Hacker Activity Detection For Linux Included in Cyber Security Challenge

Cyber Security Challenge : 26 August, 2011  (Company News)
The Sophos Linux Forensics Challenge is now included in this year's Cyber Security Challenge to provide opportunities to demonstrate skills in protecting open source platforms
Hacker Activity Detection For Linux Included in Cyber Security Challenge
The Cyber Security Challenge UK  launches its first Linux based competition, testing participant’s ability to detect hacker activity on systems like those that hold some of the UK’s most sensitive and commercially valuable data.

The Sophos Linux Forensics Challenge will test competitors’ knowledge of malicious attacks and their ability to prevent them on the widely used open source system. Sophos was asked to develop the competition in response to candidate feedback from the previous year’s competitions and to encourage the skills that employers need more of.

James Lyne, Director of Technology Strategy at Sophos said: “A lot of the recent highly publicised data breaches have occurred on applications running on Linux. Because of a lack of ‘malware’ compared to other platforms, companies assume that these systems are eminently secure and entrust them with their most sensitive data. However, in reality the dangers are still there, they are just different from those faced by conventional PC systems.”

“Many of the institutions that underpin our economy put their faith in this technology to protect their data. With the use of Linux increasing, the future of UK plc falls into the hands of those with the expertise to identify attacks on these systems and improve their security going forward. But employers are finding it hard to identify these skills. They are often not covered in school or university courses, which can’t keep up with the rapidly changing landscape of internet technology. Without a formal academic path, it’s difficult for employers to identify those with the right skills and for potential employees to demonstrate they have them.”

The Cyber Security Challenge UK and its supporters from across industry, government and academia, run a series of competitions that test the cyber security skills that employers want.

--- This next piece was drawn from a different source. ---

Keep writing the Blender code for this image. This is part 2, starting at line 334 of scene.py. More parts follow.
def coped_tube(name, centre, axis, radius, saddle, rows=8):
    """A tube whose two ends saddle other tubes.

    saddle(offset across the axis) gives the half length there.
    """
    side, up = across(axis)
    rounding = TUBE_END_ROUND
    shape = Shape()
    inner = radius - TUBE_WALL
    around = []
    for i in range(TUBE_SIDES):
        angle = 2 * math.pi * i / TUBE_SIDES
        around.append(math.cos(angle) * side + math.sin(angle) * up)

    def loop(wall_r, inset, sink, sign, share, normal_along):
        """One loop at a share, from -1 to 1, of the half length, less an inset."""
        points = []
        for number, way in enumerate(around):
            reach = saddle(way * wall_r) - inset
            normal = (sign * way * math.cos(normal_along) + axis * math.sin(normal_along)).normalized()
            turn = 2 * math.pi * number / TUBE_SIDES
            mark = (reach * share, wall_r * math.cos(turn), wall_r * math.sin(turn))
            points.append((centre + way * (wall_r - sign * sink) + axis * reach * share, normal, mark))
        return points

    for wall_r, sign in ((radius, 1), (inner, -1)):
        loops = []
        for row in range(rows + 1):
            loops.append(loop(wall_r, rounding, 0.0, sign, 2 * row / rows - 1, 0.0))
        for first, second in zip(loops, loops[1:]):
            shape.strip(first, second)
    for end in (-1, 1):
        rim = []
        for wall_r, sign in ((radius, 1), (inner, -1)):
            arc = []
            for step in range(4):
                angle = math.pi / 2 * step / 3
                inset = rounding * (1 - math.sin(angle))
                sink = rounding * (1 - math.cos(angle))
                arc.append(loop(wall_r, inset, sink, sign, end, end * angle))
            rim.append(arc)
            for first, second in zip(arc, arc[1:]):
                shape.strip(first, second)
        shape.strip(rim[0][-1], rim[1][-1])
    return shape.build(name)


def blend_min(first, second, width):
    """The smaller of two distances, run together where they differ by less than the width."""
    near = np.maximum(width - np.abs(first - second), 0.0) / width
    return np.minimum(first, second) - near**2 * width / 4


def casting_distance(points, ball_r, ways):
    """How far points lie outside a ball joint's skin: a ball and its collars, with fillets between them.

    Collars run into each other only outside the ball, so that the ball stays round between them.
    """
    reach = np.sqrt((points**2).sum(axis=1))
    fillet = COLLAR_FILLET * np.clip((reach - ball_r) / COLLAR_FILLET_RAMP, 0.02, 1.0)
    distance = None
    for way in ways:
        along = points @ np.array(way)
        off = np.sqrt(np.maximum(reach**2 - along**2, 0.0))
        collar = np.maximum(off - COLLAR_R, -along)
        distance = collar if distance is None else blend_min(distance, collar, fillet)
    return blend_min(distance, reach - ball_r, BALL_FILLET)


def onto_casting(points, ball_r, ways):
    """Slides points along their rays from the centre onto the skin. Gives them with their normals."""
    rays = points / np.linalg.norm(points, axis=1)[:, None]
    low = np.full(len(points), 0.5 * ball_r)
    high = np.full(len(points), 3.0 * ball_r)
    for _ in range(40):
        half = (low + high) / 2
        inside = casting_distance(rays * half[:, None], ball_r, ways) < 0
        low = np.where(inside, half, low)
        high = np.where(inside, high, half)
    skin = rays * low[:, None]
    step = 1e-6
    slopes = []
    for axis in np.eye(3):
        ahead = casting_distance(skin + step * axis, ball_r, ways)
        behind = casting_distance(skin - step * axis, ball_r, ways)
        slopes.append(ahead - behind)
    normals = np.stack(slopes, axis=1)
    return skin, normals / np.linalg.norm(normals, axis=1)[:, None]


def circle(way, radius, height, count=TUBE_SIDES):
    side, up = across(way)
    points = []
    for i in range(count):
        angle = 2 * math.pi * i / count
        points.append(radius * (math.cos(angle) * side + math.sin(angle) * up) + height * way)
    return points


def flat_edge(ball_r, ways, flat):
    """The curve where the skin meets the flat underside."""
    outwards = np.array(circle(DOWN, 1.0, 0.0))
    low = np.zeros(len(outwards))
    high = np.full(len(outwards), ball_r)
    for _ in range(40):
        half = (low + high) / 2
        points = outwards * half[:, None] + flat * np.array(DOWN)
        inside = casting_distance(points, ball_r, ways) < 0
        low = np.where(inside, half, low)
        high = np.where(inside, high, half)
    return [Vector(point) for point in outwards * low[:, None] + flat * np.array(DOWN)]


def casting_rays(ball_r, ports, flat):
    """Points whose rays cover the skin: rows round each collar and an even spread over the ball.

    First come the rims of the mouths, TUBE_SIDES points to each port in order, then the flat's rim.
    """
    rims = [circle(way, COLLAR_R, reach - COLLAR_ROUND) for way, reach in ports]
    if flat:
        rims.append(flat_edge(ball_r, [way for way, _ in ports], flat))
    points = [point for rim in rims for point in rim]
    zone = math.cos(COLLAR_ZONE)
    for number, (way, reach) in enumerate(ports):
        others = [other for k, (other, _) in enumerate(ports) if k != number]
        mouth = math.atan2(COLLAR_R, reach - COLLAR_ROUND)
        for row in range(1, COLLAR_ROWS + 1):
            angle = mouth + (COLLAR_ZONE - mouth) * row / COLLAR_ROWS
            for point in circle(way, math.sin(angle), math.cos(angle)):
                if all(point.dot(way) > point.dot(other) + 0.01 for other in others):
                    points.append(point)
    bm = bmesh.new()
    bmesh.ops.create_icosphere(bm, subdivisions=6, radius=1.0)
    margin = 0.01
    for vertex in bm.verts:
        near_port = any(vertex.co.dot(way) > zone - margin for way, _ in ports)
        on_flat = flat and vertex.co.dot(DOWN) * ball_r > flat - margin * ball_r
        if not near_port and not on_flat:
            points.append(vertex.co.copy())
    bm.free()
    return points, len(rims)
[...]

The Sophos Linux Forensics competition was developed following feedback from candidates who registered to play during the Challenge’s proof of concept year.

Judy Baker, Director, Cyber Security Challenge UK said: “One thing we learnt from our first set of challenges was that Linux was the operating system of choice for many of our candidates – mainly because it is cheap and allows you to experiment and take more control.”

“In their feedback many candidates suggested that we develop a competition on Linux. With employers searching for people with expertise on these systems, we knew we had to put something together and Sophos took up the baton. When we announced the Sophos Linux Forensics Challenge all 100 initial places were filled almost immediately and we have had to add extra spaces to meet the demand.”

In today’s competition, candidates will be tasked with detecting the activity of hackers on simulated Linux systems, created by Sophos experts to look like those under attack in real corporate environments. As well as identifying what is wrong with a system, they will also be asked to make recommendations to prevent similar attacks in the future. The competition will be timed so the ability to prioritise effectively and the use of intuition will be part of the marking.

The overall winner of the Sophos competition will be amongst those awarded career enhancing prizes whilst a number of successful candidates will qualify for the next stage – the Sophos Malware Hunt – in January next year. Once here, competitors will be asked to identify and explain a range of real malicious code from the vaults at SophosLabs in a bid to prevent data theft and system failure.